Saturday, March 19, 2011

I try

Its all I can really do..Is try my best to be the best I can be ... what more can I do
I can't change what people do
I can't change how people act
I can't make someone love me nor can I make someone like me
But at the end of the day I still feel lonely
Like I'm on this neverending quest to find someone who will care about me
Who will care for me
Who won't give up on me
Who won't leave me when they get bored
who will like me even love me
Someone who wants me in their life as much as I want them

A person who won't run away when my life seems unbearable
when things don't go well but they will stay there and be with me through it
someone who loves me for me sometimes it seems like I feel like a child
looking for a mother
It hurts too much to want what I can't have
but when people toy with you and you just become accustomed to something
its hard to break the habit
of wanting to be loved
I have so much love to give it can be unbearable I suppose
why is it so wrong for me to want a constant in my life
I love my child more then anything in the world
But how am I suppose to teach her about love other then my own
when she can't see people who love her other then me

I love her for her
I know how hard life is
I'm not going to try to break her so she has to learn things the hard way
I'm going to be supportive and loving and caring and give her the most unconditional Love
There are no strings attached to my love of her
I have no alternative motive for loving her
why can't people just love
why does there always have to be something in it for someone in order to do something

Sunday, March 13, 2011

Undecided

I feel like a child ... the feeling I get, it happens a lot and once I started to talk about how I feel.

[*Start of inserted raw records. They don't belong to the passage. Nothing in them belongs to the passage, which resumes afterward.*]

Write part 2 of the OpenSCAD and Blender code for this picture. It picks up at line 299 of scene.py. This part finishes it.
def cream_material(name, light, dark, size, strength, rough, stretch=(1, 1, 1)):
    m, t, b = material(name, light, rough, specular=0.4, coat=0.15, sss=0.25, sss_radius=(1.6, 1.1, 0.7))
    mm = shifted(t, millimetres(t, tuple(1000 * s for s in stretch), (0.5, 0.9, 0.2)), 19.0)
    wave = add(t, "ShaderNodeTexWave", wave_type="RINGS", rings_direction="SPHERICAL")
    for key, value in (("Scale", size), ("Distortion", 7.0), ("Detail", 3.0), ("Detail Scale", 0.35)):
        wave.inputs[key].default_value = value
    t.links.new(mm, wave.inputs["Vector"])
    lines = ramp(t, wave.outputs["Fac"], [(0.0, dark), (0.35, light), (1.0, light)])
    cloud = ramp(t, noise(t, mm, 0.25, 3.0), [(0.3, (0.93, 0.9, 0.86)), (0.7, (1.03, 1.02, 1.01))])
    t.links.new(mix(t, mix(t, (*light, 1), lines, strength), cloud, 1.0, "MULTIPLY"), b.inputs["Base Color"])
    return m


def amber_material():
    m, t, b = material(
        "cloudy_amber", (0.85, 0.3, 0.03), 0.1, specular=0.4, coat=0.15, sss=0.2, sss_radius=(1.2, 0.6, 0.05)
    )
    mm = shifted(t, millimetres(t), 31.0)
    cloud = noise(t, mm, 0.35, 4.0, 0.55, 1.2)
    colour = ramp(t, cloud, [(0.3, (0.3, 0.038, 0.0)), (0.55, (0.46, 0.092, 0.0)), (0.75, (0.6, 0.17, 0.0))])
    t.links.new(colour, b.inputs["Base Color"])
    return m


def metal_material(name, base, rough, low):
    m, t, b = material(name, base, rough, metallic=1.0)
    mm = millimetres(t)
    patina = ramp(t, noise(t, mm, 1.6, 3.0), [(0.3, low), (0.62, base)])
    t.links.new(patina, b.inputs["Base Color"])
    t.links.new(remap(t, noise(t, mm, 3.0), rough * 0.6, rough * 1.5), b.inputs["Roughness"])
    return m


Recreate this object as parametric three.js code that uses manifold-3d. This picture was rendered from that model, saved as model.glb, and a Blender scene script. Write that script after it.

Things just started to make more sense to me about how I act, how I react and how I cope with everyday things in live. It sucks because the more I realize it the more I understand and that sucks even more because It will be hard for me to overcome this ... this/these feelings I'm not saying I won't overcome them I know over time I have overcome many obstacles I just wish I realized this feeling a long time ago. things  well things would have been so much easier if I only knew how to cope and deal with them sooner, but I understand some of what I have to do. And I know its not going to happen overnight but in time who knows one....two .... ten years from now I may even look back at this and be like ... my my haven't you changed. I only hope I can get through all this without losing myself. I feel like I have lost myself before and well this may not make sense to many but as soon as I find myself I know I can be well....well I can be me.